Influences on Leonard Cohen
Influenced by Leonard Cohen
Cohen's influences are diverse and often as literary as they are musical. In an interview in 1994, he said that if you consider yourself a minor poet operating in a tradition then "you're not just talking about Randy Newman, who's fine, or Bob Dylan, who's sublime, you're talking about King David, Homer, Dante, Milton, Wordsworth, you're talking about the embodiment of our higher possibility." When Cohen was young, he loved Whitman, Yeats, and Henry Miller (Music of our Times: Eight Canadian singer-Songwriters, Marco Adria). The poet he most idolizes, however, is Frederica Garcia Lorca, after whom he named his daughter, Lorca.Though Cohen may reach for the stars in terms of influence, he's famously modest and in the same 1994 interview he goes on to claim that his work could never match the sublime nature of a song like "Your Cheatin' Heart" by Hank Williams. He actually has a line in one of his songs that says Hank Williams is "a hundred floors above me in the tower of song."

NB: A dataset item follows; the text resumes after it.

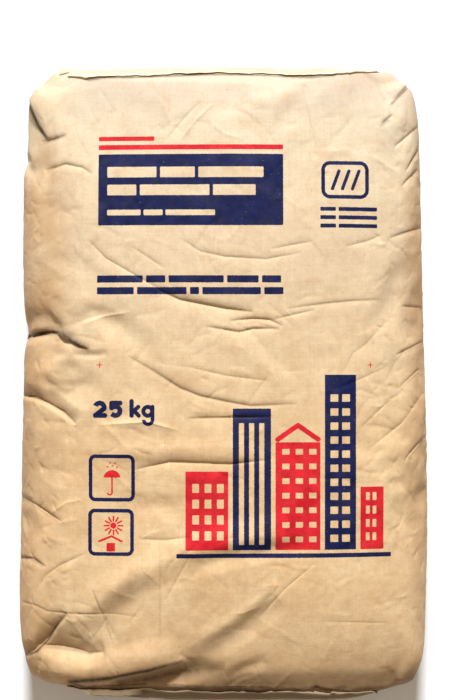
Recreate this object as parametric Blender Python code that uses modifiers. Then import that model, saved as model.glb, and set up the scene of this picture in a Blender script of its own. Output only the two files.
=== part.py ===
"""A filled 25 kg cement bag: a kraft paper valve sack lying on its back.

The sack is one closed solid, the paper and the packed powder together.  Each end
is a folded block end with a pasted cover patch, and the end of the valve's paper
sleeve shows beside the patch at one corner of the top end.

Metres.  X runs across the bag, Y along it towards the valve end, Z up through the
printed face.  The origin is on the floor, below the middle of the bag's box.
"""
import bmesh
import bpy
from mathutils import Vector

# Outer size of the filled bag
bag_width = 0.360
bag_length = 0.563
bag_height = 0.112

# Cage stations, as shares of the half width and half length
width_stations = (-1.0, -0.80, -0.45, 0.0, 0.45, 0.80, 1.0)
length_stations = (
    -1.0, -0.86, -0.70, -0.48, -0.26, -0.15, -0.05, 0.06, 0.16, 0.27, 0.50, 0.72, 0.90, 1.0)

# Each layer of the cage: height, share of the half width, share of the half length
layers = (
    (0.000, 0.93, 0.950),
    (0.026, 1.02, 1.000),
    (0.070, 1.02, 0.990),
    (0.102, 0.87, 0.945),
)
crown_rise = 0.014       # how far the middle of the printed face stands above its rim
fall_start = 0.50        # where along the half length the printed face starts to fall
valve_end_fall = 0.013   # how far the face has fallen at each end
lower_end_fall = 0.008
corner_fall = 0.012      # how much further it has fallen at the corners
left_taper = 0.040       # how much each side has come in at the valve end
right_taper = 0.064
taper_start = -0.1       # where along the half length the bag starts to narrow
left_corner_pull = 0.014  # how far the corners of the lower end sit back from its middle
right_corner_pull = 0.007

# Folds pressed into the printed face: the line each runs along, how far it pulls the cage
# down, and how far it reaches to either side.  Smoothing takes about a third off its depth.
folds = (
    ((-0.180, 0.045), (-0.150, 0.043), 0.0135, 0.028),
    ((-0.180, -0.010), (-0.148, -0.020), 0.0065, 0.028),
    ((-0.175, -0.070), (-0.135, -0.075), 0.0045, 0.028),
    ((-0.165, -0.232), (-0.145, -0.236), 0.0045, 0.030),
    ((-0.050, -0.252), (0.040, -0.200), 0.0025, 0.040),
    ((0.150, 0.080), (0.150, -0.050), 0.0060, 0.040),
)
side_share = 0.5         # how much of that depth a fold also draws the bag's side in
smoothing_levels = 2
end_fold_crease = 0.55   # how crisp the folds between an end and the two faces are

# Pasted paper on the ends
paper_gap = 0.0003       # from the sack to the paper that lies on it
paper_thickness = 0.0006
patch_depth = 0.022      # how far in from the bag's end the patch may reach
sleeve_depth = 0.032     # and the sleeve
patch_length = 0.276     # across the bag
patch_low = 0.017        # height of the patch's lower edge
patch_high = 0.082       # height of its upper edge
sleeve_gap = 0.0015      # from the patch's edge to the sleeve's end
sleeve_length = 0.012    # how much of the sleeve shows beside the patch
sleeve_low = 0.028
sleeve_high = 0.074
weld_distance = 0.0001

# The three axes, as the bag uses them
across, along, up = range(3)


def clear_scene():
    for old in list(bpy.data.objects):
        bpy.data.objects.remove(old, do_unlink=True)


def make_material(name, color, roughness):
    material = bpy.data.materials.new(name)
    material.use_nodes = True
    shader = material.node_tree.nodes["Principled BSDF"]
    shader.inputs["Base Color"].default_value = (*color, 1.0)
    shader.inputs["Roughness"].default_value = roughness
    shader.inputs["Metallic"].default_value = 0.0
    return material


def add_object(name, mesh, material, collection):
    mesh.materials.clear()
    mesh.materials.append(material)
    mesh.shade_smooth()
    piece = bpy.data.objects.new(name, mesh)
    collection.objects.link(piece)
    return piece


def cutting_plane(axis, place):
    """A plane square to one axis, as a point on it and its normal."""
    point = [0.0, 0.0, 0.0]
    normal = [0.0, 0.0, 0.0]
    point[axis] = place
    normal[axis] = 1.0
    return point, normal


def width_share(x_share, y_share):
    """The bag's half width at a station: full at the lower end, less towards the valve."""
    towards_valve = max(0.0, y_share - taper_start) / (1.0 - taper_start)
    taper = left_taper if x_share < 0 else right_taper
    return 1.0 - taper * towards_valve ** 2


def fold_depth(x, y):
    """How far the folds pull the face down at a place on it."""
    depth = 0.0
    for start, end, pull, reach in folds:
        run = Vector(end) - Vector(start)
        away = Vector((x, y)) - Vector(start)
        share = min(1.0, max(0.0, away.dot(run) / run.length_squared))
        distance = (away - share * run).length
        if distance < reach:
            depth += pull * (1.0 - (distance / reach) ** 2) ** 2
    return depth


def cage_point(x_share, y_share, layer):
    """Where one cage vertex of the given layer stands."""
    height, wide, long = layers[layer]
    x = x_share * wide * width_share(x_share, y_share) * bag_width / 2
    y = y_share * long * bag_length / 2
    if y_share == length_stations[0]:
        y += (left_corner_pull if x_share < 0 else right_corner_pull) * x_share ** 2
    if layer == len(layers) - 1:
        height += crown_rise * (1.0 - x_share ** 2) * (1.0 - y_share ** 4)
        end_fall = valve_end_fall if y_share > 0 else lower_end_fall
        towards_end = max(0.0, abs(y_share) - fall_start) / (1.0 - fall_start)
        height -= (end_fall + corner_fall * x_share ** 2) * towards_end ** 2
        height -= fold_depth(x, y)
    elif layer == len(layers) - 2 and abs(x_share) == 1.0:
        x -= x_share * side_share * fold_depth(x, y)
    return x, y, height


def split_cube(stations_by_axis):
    """A cube from -1 to 1, cut along each axis at the given stations."""
    cage = bmesh.new()
    bmesh.ops.create_cube(cage, size=2.0)
    for axis, stations in enumerate(stations_by_axis):
        for station in stations[1:-1]:
            point, normal = cutting_plane(axis, station)
            parts = cage.verts[:] + cage.edges[:] + cage.faces[:]
            bmesh.ops.bisect_plane(cage, geom=parts, plane_co=point, plane_no=normal)
    return cage


def crease_end_folds(cage):
    """Keep the folds where each end meets the printed face and the back crisp."""
    crease = cage.edges.layers.float.new("crease_edge")
    for edge in cage.edges:
        middle = (edge.verts[0].co + edge.verts[1].co) / 2
        if abs(middle.y) == 1.0 and abs(middle.z) == 1.0:
            edge[crease] = end_fold_crease


def fit_to_size(piece):
    """Scale and move the cage so that the smoothed shape fills the bag's box exactly."""
    bpy.context.view_layer.update()
    smoothed = piece.evaluated_get(bpy.context.evaluated_depsgraph_get()).to_mesh()
    target_low = (-bag_width / 2, -bag_length / 2, 0.0)
    target_size = (bag_width, bag_length, bag_height)
    for axis in (across, along, up):
        places = [vertex.co[axis] for vertex in smoothed.vertices]
        low = min(places)
        factor = target_size[axis] / (max(places) - low)
        for vertex in piece.data.vertices:
            vertex.co[axis] = target_low[axis] + (vertex.co[axis] - low) * factor
    piece.data.update()
    bpy.context.view_layer.update()


def make_sack(material, collection):
    top_layer = len(layers) - 1
    layer_stations = [2.0 * index / top_layer - 1.0 for index in range(len(layers))]
    cage = split_cube((width_stations, length_stations, layer_stations))
    crease_end_folds(cage)
    for vertex in cage.verts:
        layer = round((vertex.co.z + 1.0) / 2.0 * top_layer)
        vertex.co = cage_point(vertex.co.x, vertex.co.y, layer)
    mesh = bpy.data.meshes.new("sack")
    cage.to_mesh(mesh)
    cage.free()
    sack = add_object("sack", mesh, material, collection)
    smoothing = sack.modifiers.new("smoothing", "SUBSURF")
    smoothing.levels = smoothing_levels
    smoothing.render_levels = smoothing_levels
    fit_to_size(sack)
    return sack


def trim(sheet, axis, low, high):
    """Cut an open sheet down to what lies between two places along an axis."""
    for place, is_low in ((low, True), (high, False)):
        point, normal = cutting_plane(axis, place)
        parts = sheet.verts[:] + sheet.edges[:] + sheet.faces[:]
        bmesh.ops.bisect_plane(
            sheet, geom=parts, plane_co=point, plane_no=normal,
            clear_inner=is_low, clear_outer=not is_low)


def make_paper_on_end(name, sack, end, depth, x_range, z_range, material, collection):
    """Paper that lies on one end of the sack: its own surface, trimmed, lifted and thickened."""
    smoothed = sack.evaluated_get(bpy.context.evaluated_depsgraph_get())
    sheet = bmesh.new()
    sheet.from_mesh(smoothed.to_mesh())
    end_limits = sorted((end * (bag_length / 2 - depth), end * bag_length))
    trim(sheet, along, *end_limits)
    trim(sheet, across, *x_range)
    trim(sheet, up, *z_range)
    bmesh.ops.remove_doubles(sheet, verts=sheet.verts, dist=weld_distance)
    sheet.normal_update()
    for vertex in sheet.verts:
        vertex.co += vertex.normal * paper_gap
    mesh = bpy.data.meshes.new(name)
    sheet.to_mesh(mesh)
    sheet.free()
    paper = add_object(name, mesh, material, collection)
    wall = paper.modifiers.new("wall", "SOLIDIFY")
    wall.thickness = paper_thickness
    wall.offset = 1.0
    return paper


def make_bag():
    clear_scene()
    collection = bpy.data.collections.new("cement_bag")
    bpy.context.scene.collection.children.link(collection)
    kraft = make_material("kraft_paper", (0.60, 0.40, 0.22), 0.85)
    patch_paper = make_material("patch_paper", (0.56, 0.37, 0.20), 0.85)
    sleeve_paper = make_material("sleeve_paper", (0.66, 0.47, 0.28), 0.80)

    sack = make_sack(kraft, collection)

    patch_edge = patch_length / 2
    patch_x = (-patch_edge, patch_edge)
    patch_z = (patch_low, patch_high)
    for name, end in (("top_cover_patch", 1), ("bottom_cover_patch", -1)):
        make_paper_on_end(name, sack, end, patch_depth, patch_x, patch_z, patch_paper, collection)

    sleeve_edge = -patch_edge - sleeve_gap
    sleeve_x = (sleeve_edge - sleeve_length, sleeve_edge)
    sleeve_z = (sleeve_low, sleeve_high)
    make_paper_on_end(
        "valve_sleeve", sack, 1, sleeve_depth, sleeve_x, sleeve_z, sleeve_paper, collection)


make_bag()
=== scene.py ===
import math
import random

import bmesh
import bpy
import numpy as np
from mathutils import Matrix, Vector
from mathutils.bvhtree import BVHTree
from mathutils.geometry import delaunay_2d_cdt


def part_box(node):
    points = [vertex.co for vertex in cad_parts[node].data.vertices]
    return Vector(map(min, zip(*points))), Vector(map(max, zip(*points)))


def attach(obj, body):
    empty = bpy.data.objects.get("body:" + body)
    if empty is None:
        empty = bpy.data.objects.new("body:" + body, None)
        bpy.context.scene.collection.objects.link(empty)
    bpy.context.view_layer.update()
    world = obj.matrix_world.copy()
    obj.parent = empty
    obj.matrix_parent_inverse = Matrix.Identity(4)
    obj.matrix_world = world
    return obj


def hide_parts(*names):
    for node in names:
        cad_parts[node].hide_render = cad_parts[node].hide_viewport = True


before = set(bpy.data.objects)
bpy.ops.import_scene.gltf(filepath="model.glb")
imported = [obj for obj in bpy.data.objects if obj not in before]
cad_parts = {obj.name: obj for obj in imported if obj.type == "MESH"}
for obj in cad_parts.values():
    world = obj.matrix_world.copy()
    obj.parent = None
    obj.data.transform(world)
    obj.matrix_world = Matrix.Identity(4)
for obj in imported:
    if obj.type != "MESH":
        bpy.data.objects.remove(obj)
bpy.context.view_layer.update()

sackLow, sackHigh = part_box("sack")
halfWidth = (sackHigh[0] - sackLow[0]) / 2
halfLength = (sackHigh[1] - sackLow[1]) / 2
bagHeight = sackHigh[2] - sackLow[2]
mm = 0.001


def smoothShare(value, low, high):  # 0 below low, 1 above high, smooth between
    share = np.clip((value - low) / (high - low), 0.0, 1.0)
    return share * share * (3.0 - 2.0 * share)


def smoothCurve(value, points):  # a soft line through given (place, amount) points
    blurred = np.zeros_like(value)
    for shift, weight in ((-1.0, 0.25), (0.0, 0.5), (1.0, 0.25)):
        blurred += weight * np.interp(value + shift * outline["softness"], *zip(*points))
    return blurred


# The outline as the camera sees it. Each table is (place along the edge, how far the edge sits
# in from the bag's box), in metres, with places from the middle of the bag.
outline = {
    "softness": 0.006,
    "left": (
        (-0.262, 0.0080), (-0.250, 0.0040), (-0.238, 0.0009), (-0.223, -0.0015), (-0.180, -0.0022),
        (-0.130, -0.0009), (-0.060, 0.0), (-0.020, 0.0011), (0.019, 0.0018), (0.033, 0.0027),
        (0.045, 0.0048), (0.060, 0.0036), (0.072, 0.0016), (0.115, 0.0009), (0.190, 0.0018),
        (0.205, 0.0054), (0.250, 0.0062), (0.262, 0.0050)),
    "right": (
        (-0.268, 0.0130), (-0.258, 0.0070), (-0.248, 0.0032), (-0.238, 0.0013), (-0.210, 0.0002),
        (-0.145, -0.0016), (-0.052, -0.0012), (0.010, 0.0008), (0.060, 0.0022), (0.120, 0.0033),
        (0.170, 0.0043), (0.225, 0.0060), (0.240, 0.0076), (0.250, 0.0100), (0.260, 0.0125)),
    "valveEnd": (
        (-0.15, 0.0022), (-0.10, 0.0016), (-0.05, 0.0006), (0.03, 0.0), (0.06, 0.0016), (0.09, 0.0),
        (0.14, 0.0030)),
    "lowerEnd": (
        (-0.160, 0.0150), (-0.134, 0.0118), (-0.120, 0.0060), (-0.100, 0.0040), (-0.066, 0.0020),
        (-0.048, 0.0), (0.108, 0.0002), (0.122, 0.0026), (0.140, 0.0070), (0.155, 0.0125), (0.165, 0.0145)),
    "valveCorner": (0.0120, 0.0150),   # how far the rounded corners cut in, across and along
    "lowerCorner": (0.0060, 0.0030),
    "cornerSpan": (0.034, 0.030),      # how far from the corner the rounding starts
    "cornerPower": 2.2,                # and how late it turns
}
camera = {"centre": (0.002, 0.030), "distance": 1.6, "frameHeight": 0.6245}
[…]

Cohen can afford to be modest. His reputation was enormous amongst influential circles in the 1960s. Allen Ginsberg noted that Cohen was one of the few people not blown away by Bob Dylan's lyrics because he already had such a solid foundation in literature and poetry. Dylan himself said that Cohen's songs sounded like prayers, and Kris Kristofferson asked that the opening lines of "Bird on a Wire" be inscribed on his tombstone.
Today, Cohen's influence is wide-ranging. One of his early breaks came from meeting the famous folk singer Judy Collins, who recorded his song "Suzanne" after he sung it to her over the phone. She also recorded a version of "Famous Blue Raincoat" in 1971, and has since made an entire tribute album to Cohen.
Other tribute albums and covers have been done by Willie Nelson, Johnny Cash, REM, Sting, Bono, and Tori Amos. Nick Cave and Suzanne Vega have both cited Cohen as an important influence on their respective careers, and Nirvana's song Pennyroyal Tea has a famous line in which Kurt Cobain wails, "Give me Leonard Cohen afterworld / So I can sigh eternally." The young singer Rufus Wainwright has said, "I really believe he's the greatest living poet on earth."